Dieses Thema im Programm: MDR SACHSEN-ANHALT – Das Radio wie wir | 17. März 2024 | 17:00 Uhr

52 Kommentare

Ines W. vor 5 Wochen

Ist schon interessant an was alles die Ausländer schuld sein sollen, egal ob die nun im Ausland leben oder mitten unter uns.
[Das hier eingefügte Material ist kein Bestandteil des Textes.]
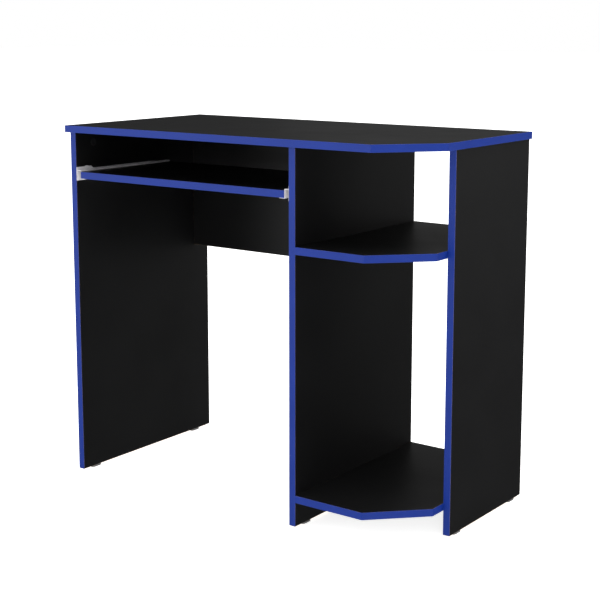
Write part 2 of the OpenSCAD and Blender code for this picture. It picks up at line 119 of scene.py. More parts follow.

Dumm nur, dass die Probleme der Bauern wohl woanders liegen.
Deutschland ist auch was die Landwirtschaft angeht ein Hochlohnland. Wer also mit teuren Arbeitskräften und vergleichsweise kleinen Flächen versucht mit den Billigheimer zu konkurrieren wird immer nur geringe Gewinne erzielen.
Edle Produkte wo der Bauer nicht nur am Anfang der Wertschöpfungskette, sondern auch noch im Kontakt mit dem Endkunden steht, erzielen da ganz andere Gewinne die es einem auch ermöglichen ohne gigantische Stallgrößen zu existieren.

goffman vor 5 Wochen

Wenn der eine die Umwelt verschmutzt ist es ok, wenn der andere das auch tut?
Wie kommen Sie darauf, ich würde da differenzieren?
Alle Bereiche unserer Gesellschaft müssen sich am Erhalt unserer Lebensgrundlagen, dem Artenschutz, dem Klimaschutz, dem Umweltschutz orientieren. Verkehr, Industrie, Privathaushalte, Kläranlagen und und und.
Und eben auch die Landwirtschaft.

Ines W. vor 5 Wochen

Sie meinen im Sinne von 'Deutsche kauft deutsche Bananen"?

Wir leben nun mal in einer Gesellschaft in der wir über den Weltmarkt alles beziehen und auch alle unsere Produkte, die wir für den Weltmarkt produzieren, auch absetzen können. Warum sollte das bei landwirtschaftlichen Produkten grundsätzlich anders sein?